▸ WHAT TO DO: Using the data beneath this instruction, retype only the lines from the one that contains "join_to(base, build_frame(rubber, ridges))" down to the one that contains "obj.matrix_parent_inverse = Matrix.Identity(4)", both included, exactly as they appear.

** START RECORDED DATA **

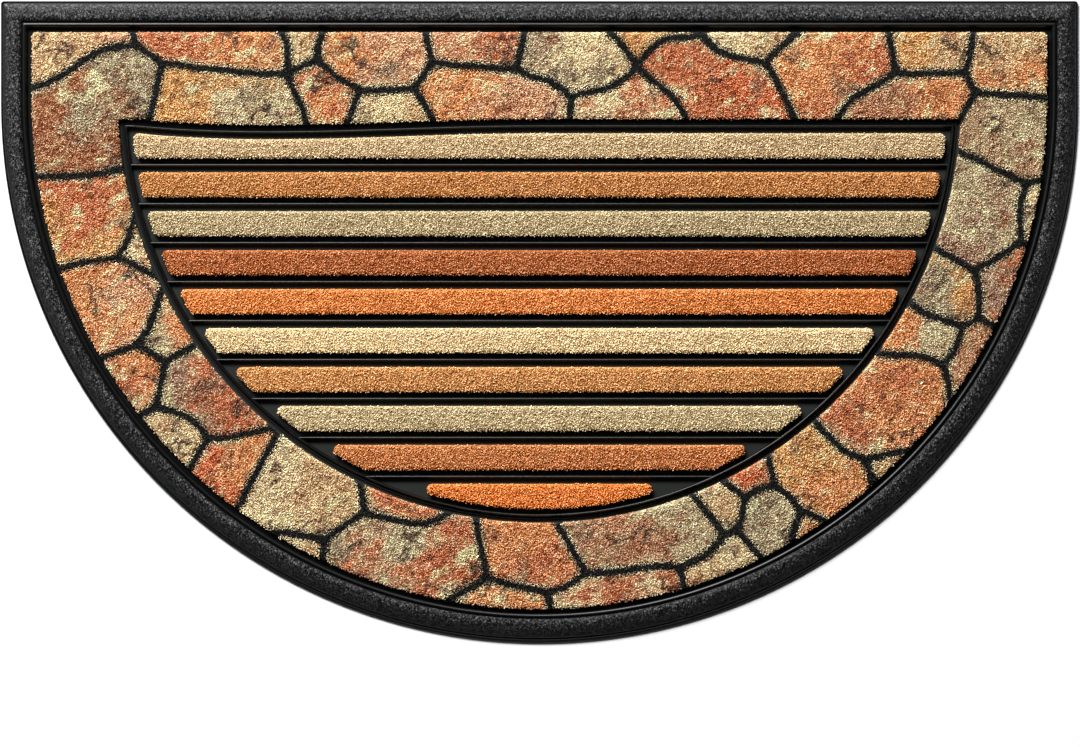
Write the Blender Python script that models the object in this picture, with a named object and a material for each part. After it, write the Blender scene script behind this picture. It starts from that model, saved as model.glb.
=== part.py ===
# Half-round doormat: one moulded rubber tray that carries a ring-shaped pile panel and ten
# straight pile strips. The tray has a thin lip, a crowned rim, a smooth bead, a D-shaped inner
# frame and nine cross ridges.
# Metres. +X runs along the straight edge, +Y points at the straight edge and +Z is up.
# The origin is the middle of the underside.

import math

import bmesh
import bpy

# Outline: straight sides that run on into a half circle, and a straight edge at +Y.
WIDTH = 0.762
DEPTH = 0.4536
EDGE_RADIUS = WIDTH / 2
EDGE_Y = DEPTH / 2
ARC_Y = EDGE_RADIUS - DEPTH / 2
ARC_STEPS = 80
CORNER_STEPS = 4

# All outlines inside the lip are centred a little nearer the straight edge than the mat's own
# edge, so the lip is widest at the middle of the round edge.
INNER_SHIFT = 0.0016
INNER_Y = ARC_Y + INNER_SHIFT

# Heights above the floor that the mat lies on.
TRAY_FLOOR = 0.0030
SEAT_GAP = 0.0003
RING_TOP = 0.0082
STRIP_TOP = 0.0090

# Rim section from the outside in: place, distance in from the edge, height, share of the inner
# shift, corner radius.
RIM = (
    ("foot", 0.0000, 0.0000, 0.0, 0.0022),
    ("lip side", 0.0000, 0.0013, 0.0, 0.0022),
    ("lip edge", 0.0003, 0.0018, 0.2, 0.0022),
    ("lip top", 0.0005, 0.0020, 0.4, 0.0021),
    ("lip fall", 0.0008, 0.0018, 0.7, 0.0021),
    ("crease", 0.0011, 0.0013, 1.0, 0.0021),
    ("crown foot", 0.0014, 0.0026, 1.0, 0.0020),
    ("crown side", 0.0023, 0.0036, 1.0, 0.0020),
    ("crown rise", 0.0043, 0.0050, 1.0, 0.0019),
    ("crown shoulder", 0.0073, 0.0065, 1.0, 0.0018),
    ("crown top", 0.0110, 0.0075, 1.0, 0.0017),
    ("crown fall", 0.0132, 0.0072, 1.0, 0.0015),
    ("crown end", 0.0146, 0.0063, 1.0, 0.0014),
    ("valley", 0.0153, 0.0054, 1.0, 0.0013),
    ("bead side", 0.0159, 0.0062, 1.0, 0.0012),
    ("bead top", 0.0170, 0.0067, 1.0, 0.0012),
    ("bead fall", 0.0182, 0.0061, 1.0, 0.0011),
    ("bead end", 0.0188, 0.0047, 1.0, 0.0010),
    ("groove", 0.0192, TRAY_FLOOR, 1.0, 0.0010),
)

# Ring-shaped pile panel: how far its edge lies in from the rim's edge, and how far its window
# lies out from the frame's crest.
RING_INSET = 0.0219
RING_CORNER = 0.0030
WINDOW_GAP = 0.0049

# Strips. Each is a band cut from a disc, with corners of one radius.
STRIP_COUNT = 10
STRIP_PITCH = 0.02753
STRIP_WIDTH = 0.0182
FIRST_STRIP_Y = 0.12432
STRIP_END_RADIUS = 0.2885
STRIP_CORNER = 0.0040
END_STEPS = 3

# Edge of a pile piece: place, distance in from the piece's side, distance down from its top.
PILE_EDGE = (
    ("side", 0.0000, 0.0026),
    ("turn", 0.0003, 0.0013),
    ("shoulder", 0.0011, 0.0004),
    ("top", 0.0024, 0.0000),
)

# Frame round the strips: the crest's radius, and its top line half a pitch above the strips.
CREST_RADIUS = 0.2927
FRAME_TOP_Y = FIRST_STRIP_Y + STRIP_PITCH / 2
FRAME_ARC_STEPS = 64
TOP_STEPS = 24

# The frame's top line sags on its left half, and so do the pile edges on both sides of it.
SAG_DEPTH = 0.0042
SAG_START_X = -0.285
SAG_END_X = 0.0

# The ridges' roots reach down into the tray's floor.
ROOT_Z = TRAY_FLOOR - 0.0012

# Frame section from the inside out: place, distance out from the crest, height.
FRAME_SECTION = (
    ("inner root", -0.0011, ROOT_Z),
    ("inner foot", -0.0011, 0.0032),
    ("inner side", -0.0010, 0.0056),
    ("crest inside", -0.0004, 0.0064),
    ("crest outside", 0.0004, 0.0064),
    ("outer side", 0.0010, 0.0056),
    ("step foot", 0.0011, 0.0038),
    ("step edge", 0.0028, 0.0042),
    ("outer foot", 0.0032, 0.0032),
    ("outer root", 0.0032, ROOT_Z),
)

# Cross ridge section from the root to the crest: place, half width, height.
RIDGE_SECTION = (
    ("root", 0.0011, ROOT_Z),
    ("foot", 0.0011, 0.0032),
    ("side", 0.0010, 0.0053),
    ("crest", 0.0004, 0.0060),
)

# Finishes: name, linear RGB colour, roughness.
RUBBER = ("rubber", (0.020, 0.021, 0.020), 0.45)
STONE_PRINT = ("stone print pile", (0.48, 0.28, 0.14), 0.95)
STRIP_PILE = (
    ("cream pile", (0.56, 0.39, 0.21), 0.95),
    ("camel pile", (0.52, 0.22, 0.08), 0.95),
    ("grey beige pile", (0.47, 0.35, 0.20), 0.95),
    ("brown pile", (0.41, 0.13, 0.05), 0.95),
    ("orange pile", (0.65, 0.21, 0.07), 0.95),
    ("light cream pile", (0.69, 0.50, 0.27), 0.95),
    ("caramel pile", (0.56, 0.26, 0.10), 0.95),
    ("pale grey beige pile", (0.52, 0.39, 0.22), 0.95),
    ("terracotta pile", (0.51, 0.19, 0.07), 0.95),
    ("deep orange pile", (0.69, 0.21, 0.06), 0.95),
)


def clear_scene():
    for item in list(bpy.data.objects):
        bpy.data.objects.remove(item, do_unlink=True)


def new_collection(name):
    collection = bpy.data.collections.new(name)
    bpy.context.scene.collection.children.link(collection)
    return collection


def make_material(name, colour, roughness):
    material = bpy.data.materials.new(name)
    material.use_nodes = True
    shader = material.node_tree.nodes["Principled BSDF"]
    shader.inputs["Base Color"].default_value = (*colour, 1.0)
    shader.inputs["Roughness"].default_value = roughness
    shader.inputs["Metallic"].default_value = 0.0
    material.diffuse_color = (*colour, 1.0)
    return material


def arc(centre_x, centre_y, radius, start, stop, steps):
    angles = [start + (stop - start) * i / steps for i in range(steps + 1)]
    return [(centre_x + radius * math.cos(a), centre_y + radius * math.sin(a)) for a in angles]


# How far the frame's top line drops at x: a lopsided swell that is steeper on its outer side.
def sag(x):
    t = (x - SAG_START_X) / (SAG_END_X - SAG_START_X)
    return SAG_DEPTH * 6.75 * t * (1 - t) ** 2 if 0 < t < 1 else 0.0


# A D with its straight edge at +Y, anticlockwise: two round corners, then the half circle.
def rim_outline(inset, shift, corner):
    half = EDGE_RADIUS - inset
    x = half - corner
    y = EDGE_Y - inset - corner
    points = arc(x, y, corner, 0, math.pi / 2, CORNER_STEPS)
    points += arc(-x, y, corner, math.pi / 2, math.pi, CORNER_STEPS)
    return points + arc(0, ARC_Y + shift, half, math.pi, 2 * math.pi, ARC_STEPS)


# The frame's outline a distance out from its crest: the sagging top line and the arc under it.
def frame_outline(out):
    radius = CREST_RADIUS + out
    top = FRAME_TOP_Y + out
    half = math.sqrt(radius**2 - (top - INNER_Y) ** 2)
    slope = math.atan2(INNER_Y - top, half)
    across = [half - 2 * half * i / TOP_STEPS for i in range(TOP_STEPS)]
    around = arc(0, INNER_Y, radius, math.pi + slope, 2 * math.pi - slope, FRAME_ARC_STEPS)
    return [(x, top - sag(x)) for x in across] + around[:-1]


# Half the chord at height y of a disc about the inner centre.
def half_chord(radius, y):
    return math.sqrt(radius**2 - (y - INNER_Y) ** 2)


# A strip's outline. Its corners are arcs about the corners of a core that lies one corner
# radius inside it, and its ends follow the disc between them.
def strip_outline(index, inset):
    middle = FIRST_STRIP_Y - index * STRIP_PITCH
    reach = STRIP_WIDTH / 2 - STRIP_CORNER
    corner = STRIP_CORNER - inset
    core = STRIP_END_RADIUS - STRIP_CORNER
    low, high = middle - reach, middle + reach
    low_x, high_x = half_chord(core, low), half_chord(core, high)
    low_angle = math.atan2(low - INNER_Y, low_x)
    high_angle = math.atan2(high - INNER_Y, high_x)
    right = arc(low_x, low, corner, -math.pi / 2, low_angle, CORNER_STEPS)
    right += arc(0, INNER_Y, core + corner, low_angle, high_angle, END_STEPS)[1:-1]
    right += arc(high_x, high, corner, high_angle, math.pi / 2, CORNER_STEPS)
    left = [(-x, y) for x, y in reversed(right)]
    if index > 0:
        return right + left
    steps = range(1, TOP_STEPS)
    across = [high_x - 2 * high_x * i / TOP_STEPS for i in steps]
    return right + [(x, high + corner - sag(x)) for x in across] + left


def edge_loop(mesh, points, z):
    corners = [mesh.verts.new((x, y, z)) for x, y in points]
    return [mesh.edges.new((corners[i - 1], corners[i])) for i in range(len(corners))]


# Joins each outline to the next with a band of faces, and gives the first and last edge loops.
def skin(mesh, outlines):
    loops = [edge_loop(mesh, points, z) for points, z in outlines]
    for lower, upper in zip(loops, loops[1:]):
        bmesh.ops.bridge_loops(mesh, edges=lower + upper)
    return loops[0], loops[-1]


def finish(mesh, name, material, collection):
    bmesh.ops.recalc_face_normals(mesh, faces=mesh.faces)
    data = bpy.data.meshes.new(name)
    mesh.to_mesh(data)
    mesh.free()
    data.shade_smooth()
    data.set_sharp_from_angle(angle=math.radians(35))
    data.materials.append(material)
    item = bpy.data.objects.new(name, data)
    collection.objects.link(item)
    return item


# The tray: its foot and its floor are single faces, and the rim's section lies between them.
def build_tray(material, collection):
    mesh = bmesh.new()
    outlines = [
        (rim_outline(inset, share * INNER_SHIFT, corner), z) for _, inset, z, share, corner in RIM
    ]
    foot, floor = skin(mesh, outlines)
    bmesh.ops.contextual_create(mesh, geom=foot)
    bmesh.ops.contextual_create(mesh, geom=floor)
    return finish(mesh, "rubber_base", material, collection)


# The frame is a closed ring: its last outline is joined to its first one below the floor.
def build_frame(material, collection):
    mesh = bmesh.new()
    outlines = [(frame_outline(out), z) for _, out, z in FRAME_SECTION]
    inner, outer = skin(mesh, outlines)
    bmesh.ops.bridge_loops(mesh, edges=inner + outer)
    return finish(mesh, "frame_ridge", material, collection)


# A cross ridge ends on the frame's crest, so each line of its section has its own length.
def build_ridge(number, material, collection):
    middle = FIRST_STRIP_Y - (number - 0.5) * STRIP_PITCH
    section = [(middle - half, z) for _, half, z in RIDGE_SECTION]
    section += [(middle + half, z) for _, half, z in reversed(RIDGE_SECTION)]
    mesh = bmesh.new()
    ends = []
    for side in (-1, 1):
        corners = [mesh.verts.new((side * half_chord(CREST_RADIUS, y), y, z)) for y, z in section]
        ends.append([mesh.edges.new((corners[i - 1], corners[i])) for i in range(len(corners))])
    bmesh.ops.bridge_loops(mesh, edges=ends[0] + ends[1])
    for edges in ends:
        bmesh.ops.contextual_create(mesh, geom=edges)
    return finish(mesh, f"cross_ridge_{number}", material, collection)


def join_to(base, ridge):
    ridge.hide_render = True
    ridge.display_type = "WIRE"
    union = base.modifiers.new(f"union {ridge.name}", "BOOLEAN")
    union.operation = "UNION"
    union.solver = "EXACT"
    union.object = ridge


def build_strip(index, material, collection):
    outlines = [(strip_outline(index, 0.0), TRAY_FLOOR + SEAT_GAP)]
    outlines += [(strip_outline(index, inset), STRIP_TOP - drop) for _, inset, drop in PILE_EDGE]
    mesh = bmesh.new()
    bottom, top = skin(mesh, outlines)
    bmesh.ops.contextual_create(mesh, geom=bottom)
    bmesh.ops.contextual_create(mesh, geom=top)
    return finish(mesh, f"stripe_{index + 1:02d}", material, collection)


# The ring has an outer and an inner skin, joined by a flat face with a hole at each end.
def build_ring(material, collection):
    seat = TRAY_FLOOR + SEAT_GAP
    outer = [(rim_outline(RING_INSET, INNER_SHIFT, RING_CORNER), seat)]
    inner = [(frame_outline(WINDOW_GAP), seat)]
    for _, inset, drop in PILE_EDGE:
        z = RING_TOP - drop
        outer.append((rim_outline(RING_INSET + inset, INNER_SHIFT, RING_CORNER - inset), z))
        inner.append((frame_outline(WINDOW_GAP + inset), z))
    mesh = bmesh.new()
    outer_bottom, outer_top = skin(mesh, outer)
    inner_bottom, inner_top = skin(mesh, inner)
    for edges in (outer_bottom + inner_bottom, outer_top + inner_top):
        bmesh.ops.triangle_fill(mesh, use_beauty=True, use_dissolve=False, edges=edges)
    return finish(mesh, "stone_pile", material, collection)


def main():
    clear_scene()
    parts = new_collection("half_round_doormat")
    ridges = new_collection("ridges_to_join")
    rubber = make_material(*RUBBER)
    base = build_tray(rubber, parts)
    join_to(base, build_frame(rubber, ridges))
    for number in range(1, STRIP_COUNT):
        join_to(base, build_ridge(number, rubber, ridges))
    build_ring(make_material(*STONE_PRINT), parts)
    for index, finish_row in enumerate(STRIP_PILE):
        build_strip(index, make_material(*finish_row), parts)


main()
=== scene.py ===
import math

import bpy
import numpy as np
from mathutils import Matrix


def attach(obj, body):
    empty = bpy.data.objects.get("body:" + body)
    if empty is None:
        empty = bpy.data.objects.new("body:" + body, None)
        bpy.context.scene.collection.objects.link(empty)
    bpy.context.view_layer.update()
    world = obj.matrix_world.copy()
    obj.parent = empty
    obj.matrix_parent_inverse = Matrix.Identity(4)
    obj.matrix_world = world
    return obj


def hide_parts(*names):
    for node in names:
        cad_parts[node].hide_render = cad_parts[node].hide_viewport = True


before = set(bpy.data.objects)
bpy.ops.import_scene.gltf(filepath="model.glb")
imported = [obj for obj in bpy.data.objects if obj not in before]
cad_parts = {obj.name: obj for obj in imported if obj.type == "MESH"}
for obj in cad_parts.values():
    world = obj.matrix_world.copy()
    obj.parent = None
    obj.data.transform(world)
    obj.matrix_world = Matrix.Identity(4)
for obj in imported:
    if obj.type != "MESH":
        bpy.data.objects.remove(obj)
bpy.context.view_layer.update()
print("frame loaded:", len(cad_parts), "nodes")

# The mat's main sizes in metres. The straight edge is at +Y and the pile faces +Z.
mat = {
    "edgeRadius": 0.381,  # the lip's half circle
    "edgeY": 0.2268,  # the straight edge
    "arcY": 0.1542,  # middle of the half circle
    "innerShift": 0.0016,  # how much nearer the straight edge the inner middle is
    "floorZ": 0.0030,  # the tray's floor
    "rootZ": 0.0018,  # foot of the ridges, inside the floor
    "seatZ": 0.0033,  # underside of the pile
    "crestRadius": 0.2927,  # the frame's crest
    "frameTopY": 0.138085,  # the frame's top line
    "stripPitch": 0.02753,
    "firstStripY": 0.12432,  # middle of the first strip
    "ringInset": 0.0219,  # from the edge to the ring
    "windowGap": 0.0049,  # from the crest to the ring's window
}
mat["innerY"] = mat["arcY"] + mat["innerShift"]


# Camera and light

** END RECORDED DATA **

▸ TASK SOLUTION:
    join_to(base, build_frame(rubber, ridges))
    for number in range(1, STRIP_COUNT):
        join_to(base, build_ridge(number, rubber, ridges))
    build_ring(make_material(*STONE_PRINT), parts)
    for index, finish_row in enumerate(STRIP_PILE):
        build_strip(index, make_material(*finish_row), parts)


main()
=== scene.py ===
import math

import bpy
import numpy as np
from mathutils import Matrix


def attach(obj, body):
    empty = bpy.data.objects.get("body:" + body)
    if empty is None:
        empty = bpy.data.objects.new("body:" + body, None)
        bpy.context.scene.collection.objects.link(empty)
    bpy.context.view_layer.update()
    world = obj.matrix_world.copy()
    obj.parent = empty
    obj.matrix_parent_inverse = Matrix.Identity(4)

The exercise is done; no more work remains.